We should be able to do this while maintaining the same C interface, so that consumers of binary library will simply have to re-link. I have done enough work in a branch to validate that this is possible; the re-implementation there links against the existing C tests and passes them. Consumers that rebuild the library (e.g., for packaging) will need to have a Rust toolchain.
This is obviously a large change with a risk of regressions (e.g., w.r.t. performance), so I would propose a multi-stage process to gradually develop and integrate Rust code:
- Replace the tests in
crypto/test
andtest
with equivalents in Rust (see this branch for a prototype). This will ensure that we have Rust support in the CI toolchain, and facilitate testing against Rust library code later. And it has minimal impact on consumers. - Add a parallel Rust implementation in several stages, following the modularity boundaries in the existing code
- Modules in roughly dependency / ease-of-implementation order:
- Key limits
- Replay DB
- Crypto algorithms
- Crypto kernel
- Packet parsing
- SRTP protocol logic
- At each stage:
- Re-implement the module in Rust and add a C FFI interface for it
- Have a switch in the build system that replaces the C modules with the corresponding Rust modules
- Use the test suite to verify the correctness and performance of the new module
- Modules in roughly dependency / ease-of-implementation order:
- Maintain parallel C and Rust implementations for some time while we build confidence in the Rust implementation.

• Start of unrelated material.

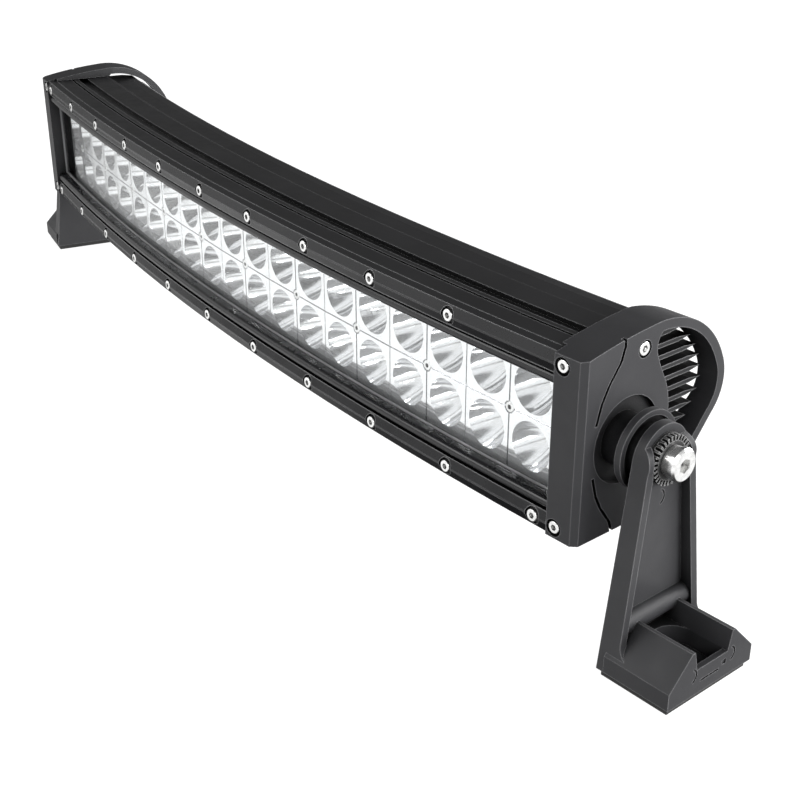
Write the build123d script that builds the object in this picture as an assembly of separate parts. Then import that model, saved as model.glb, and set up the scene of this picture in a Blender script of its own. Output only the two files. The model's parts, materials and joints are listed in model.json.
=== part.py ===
from build123d import *
import math
import os

# Curved double-row LED light bar on two swinging end brackets. Millimetres, +Z up.
# The origin is midway between the two foot bolts, on the plane that the foot pads stand on.
# +X runs along the bar and the lenses face -Y.

# ---- driving dimensions: the curved bar ----
ARC_RADIUS = 2200.0  # radius of the line through the rail screws
HALF_LENGTH = 283.0  # from mid-bar to the side face of an end cap, along that line
CELL = 26.0  # spacing of the lamps along the bar
ROW_SPACING = 25.0  # spacing of the two rows of lamps
BLOCK_COUNT = 10  # reflector blocks of two by two lamps
BODY_HALF = 38.5  # half of the body's height
SCREW_Z = 34.0  # height of the rail screws above and below mid-height
PIVOT_HEIGHT = 89.0  # from the mounting plane to mid-height, where the pivots are

# ---- depths behind the line through the rail screws ----
RAIL_BACK = 6.5
LENS_FRONT = 7.5
LENS_BACK = 10.5
REFLECTOR_FRONT = 11.3
REFLECTOR_DEPTH = 14.0
BOARD_THICK = 1.6
PAD_THICK = 0.5
FLOOR_THICK = 4.0
REAR_WALL_FRONT = 41.0
FIN_ROOT = 44.0

# ---- end caps, measured from the side face inwards ----
CAP_PLATE = 5.0
CAP_GASKET = 0.8
CAP_STRIP = 15.0
CAP_SKIRT = 17.5
LOOP_REAR = 10.1

# ---- pivots and brackets, measured outwards from the side face ----
PIVOT_DEPTH = 26.0
BOSS_END = 7.8
CUP_INNER = 8.2
ARM_INNER = 14.5
ARM_WEB = 4.0
FOOT_OUTER = 50.0
FOOT_HOLE_OUT = 32.0
FOOT_PAD = 3.0
FOOT_HALF = 25.0
ARM_HEAD_R = 13.5
RIB = 3.6
BOLT_R = 4.0
FOOT_HOLE_R = 4.25

END_ANGLE = math.degrees(HALF_LENGTH / ARC_RADIUS)
BOARD_BACK = REFLECTOR_FRONT + REFLECTOR_DEPTH + BOARD_THICK
FLOOR_FRONT = BOARD_BACK + PAD_THICK
FLOOR_BACK = FLOOR_FRONT + FLOOR_THICK
END_SIN = math.sin(math.radians(END_ANGLE))
END_COS = math.cos(math.radians(END_ANGLE))
# The bar is placed in Y so that the foot bolts stand on Y = 0.
ARC_CENTRE_Y = (ARC_RADIUS - PIVOT_DEPTH) * END_COS - FOOT_HOLE_OUT * END_SIN
MID_Z = PIVOT_HEIGHT


# ---- frames along the bar ----
def bar_place(along, depth, height):
    """Location on the bar: local X along it, local Y into its depth, local Z up."""
    angle = along / ARC_RADIUS
    radius = ARC_RADIUS - depth
    x = radius * math.sin(angle)
    y = ARC_CENTRE_Y - radius * math.cos(angle)
    return Location((x, y, MID_Z + height), (0, 0, math.degrees(angle)))


END_PLACE = bar_place(HALF_LENGTH, 0, 0)


def bend(section, start, stop):
    """Sweep a closed (depth, height) outline round the bar's arc from start to stop."""
    points = [(0, -(ARC_RADIUS - depth), height) for depth, height in section]
    face = Face(Wire.make_polygon([Vector(*p) for p in points], close=True))
    solid = revolve(face, axis=Axis.Z, revolution_arc=math.degrees((stop - start) / ARC_RADIUS))
    turned = Rot(0, 0, math.degrees(start / ARC_RADIUS)) * solid
    return Pos(0, ARC_CENTRE_Y, MID_Z) * turned


def trim_ends(shape, inset):
    """Cut a bent shape square to both end caps, inset from their side faces."""
    block = Pos(100 - inset, 40, 0) * Box(200, 400, 400)
    cutter = END_PLACE * block
    return shape - cutter - mirror(cutter, Plane.YZ)


def both_ends(right):
    return right, mirror(right, Plane.YZ)


def plate(edges, low, high):
    """Extrude a (depth, height) outline along the end cap's own X from low to high."""
    placed = Plane.YZ.offset(low) * make_face(edges)
    return extrude(placed, amount=high - low)


def across(points, low, high):
    """Extrude a (depth, height) polygon along local X from low to high."""
    return plate(Polyline(*points, close=True), low, high)


def rod(radius, low, high, depth=0.0, height=0.0):
    """Cylinder along local X."""
    placed = Pos((low + high) / 2, depth, height) * Rot(0, 90, 0)
    return placed * Cylinder(radius, high - low)


def pin(radius, front, back):
    """Cylinder into the depth, along local Y."""
    placed = Pos(0, (front + back) / 2, 0) * Rot(-90, 0, 0)
    return placed * Cylinder(radius, back - front)


def socket_screw(head_r, head, shank_r, length, hex_r):
    """Socket screw along local Y: its head ends at Y = 0 and the shank runs on."""
    body = pin(head_r, -head, 0)
    body = fillet(body.edges().sort_by(Axis.Y)[0], head * 0.25)
    hexagon = Rot(90, 0, 0) * extrude(RegularPolygon(hex_r, 6), amount=head * 0.85)
    return body + pin(shank_r, 0, length) - Pos(0, -head * 0.15, 0) * hexagon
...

Any PRs in this period should maintain parity.
- Once the Rust implementation has had some deployment experience, remove the C implementation. Keep enough scaffolding to expose the C FFI interface.
(We may be able to do (4) at a per-module level, e.g., removing the C replay DB once the Rust one is validated and landed.)
If folks are in general agreement with this objective and high-level plan, we can then make some more precise issues/PRs.